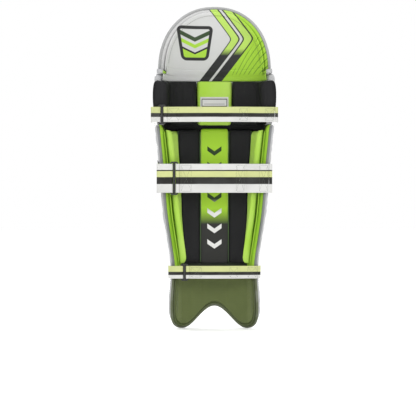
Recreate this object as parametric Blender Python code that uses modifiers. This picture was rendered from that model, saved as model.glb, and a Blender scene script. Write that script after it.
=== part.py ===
"""Cricket leg pad for the left leg: shin guard, knee rolls, top hat and three straps.

Metres, +Z up the leg, the front of the pad faces -Y and the wearer's left is +X.
Every panel lies on one curved surface. A place on it is an arc distance from the
centre line and a height, and a depth is measured inwards from it towards the leg.
"""

from functools import lru_cache
from math import cos, pi, radians, sin, sqrt, tan

import bmesh
import bpy
import numpy as np
from mathutils import Vector

# Surface: height, half width, front line and wing edge, from the toe to the top.
STATIONS = (
    (0.000, 0.101, 0.002, 0.050),
    (0.060, 0.101, 0.002, 0.054),
    (0.135, 0.097, 0.004, 0.053),
    (0.190, 0.104, 0.003, 0.064),
    (0.245, 0.112, 0.002, 0.074),
    (0.300, 0.117, 0.001, 0.078),
    (0.350, 0.121, 0.000, 0.077),
    (0.410, 0.127, 0.000, 0.077),
    (0.450, 0.131, 0.000, 0.085),
    (0.505, 0.135, 0.000, 0.092),
    (0.557, 0.131, 0.000, 0.096),
    (0.600, 0.126, 0.020, 0.108),
    (0.640, 0.116, 0.041, 0.128),
    (0.665, 0.103, 0.055, 0.136),
    (0.685, 0.088, 0.067, 0.134),
    (0.705, 0.070, 0.080, 0.128),
)
SECTION_POWER = 2.4

# Bottom edge of the instep: a notch at the centre between two round lobes.
NOTCH_HEIGHT = 0.048
LOBE_AT = 0.62
CORNER_HEIGHT = 0.050

# Round top of the top hat.
HAT_BASE = 0.557
HAT_HALF_WIDTH = 0.130
HAT_HEIGHT = 0.145
HAT_POWER = 2.2
HAT_TOP = 0.700

# Knee: seams between the segments, the hinge line and how far each seam bends.
SEAMS = (0.448, 0.487, 0.522, 0.560)
HINGE_Y = 0.002
BEND_BACK = radians(5)
SEAM_GAP = 0.0010
ROLL_NAMES = ("roll_lower", "roll_middle", "roll_upper")
ROLL_FRONTS = (-0.022, -0.017, -0.013)
ROLL_REAR = 0.020
ROLL_REACH = 0.935
ROLL_FADE = 0.87
ROLL_POWER = 2.3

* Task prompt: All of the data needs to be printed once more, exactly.

* Response to this exercise:
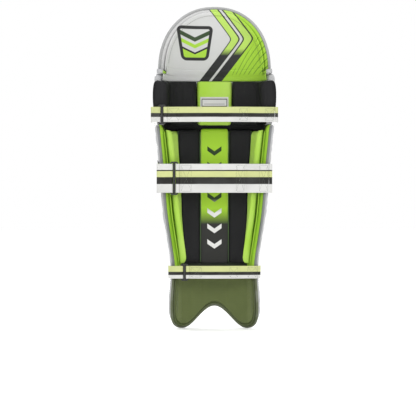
Recreate this object as parametric Blender Python code that uses modifiers. This picture was rendered from that model, saved as model.glb, and a Blender scene script. Write that script after it.
=== part.py ===
"""Cricket leg pad for the left leg: shin guard, knee rolls, top hat and three straps.

Metres, +Z up the leg, the front of the pad faces -Y and the wearer's left is +X.
Every panel lies on one curved surface. A place on it is an arc distance from the
centre line and a height, and a depth is measured inwards from it towards the leg.
"""

from functools import lru_cache
from math import cos, pi, radians, sin, sqrt, tan

import bmesh
import bpy
import numpy as np
from mathutils import Vector

# Surface: height, half width, front line and wing edge, from the toe to the top.
STATIONS = (
    (0.000, 0.101, 0.002, 0.050),
    (0.060, 0.101, 0.002, 0.054),
    (0.135, 0.097, 0.004, 0.053),
    (0.190, 0.104, 0.003, 0.064),
    (0.245, 0.112, 0.002, 0.074),
    (0.300, 0.117, 0.001, 0.078),
    (0.350, 0.121, 0.000, 0.077),
    (0.410, 0.127, 0.000, 0.077),
    (0.450, 0.131, 0.000, 0.085),
    (0.505, 0.135, 0.000, 0.092),
    (0.557, 0.131, 0.000, 0.096),
    (0.600, 0.126, 0.020, 0.108),
    (0.640, 0.116, 0.041, 0.128),
    (0.665, 0.103, 0.055, 0.136),
    (0.685, 0.088, 0.067, 0.134),
    (0.705, 0.070, 0.080, 0.128),
)
SECTION_POWER = 2.4

# Bottom edge of the instep: a notch at the centre between two round lobes.
NOTCH_HEIGHT = 0.048
LOBE_AT = 0.62
CORNER_HEIGHT = 0.050

# Round top of the top hat.
HAT_BASE = 0.557
HAT_HALF_WIDTH = 0.130
HAT_HEIGHT = 0.145
HAT_POWER = 2.2
HAT_TOP = 0.700

# Knee: seams between the segments, the hinge line and how far each seam bends.
SEAMS = (0.448, 0.487, 0.522, 0.560)
HINGE_Y = 0.002
BEND_BACK = radians(5)
SEAM_GAP = 0.0010
ROLL_NAMES = ("roll_lower", "roll_middle", "roll_upper")
ROLL_FRONTS = (-0.022, -0.017, -0.013)
ROLL_REAR = 0.020
ROLL_REACH = 0.935
ROLL_FADE = 0.87
ROLL_POWER = 2.3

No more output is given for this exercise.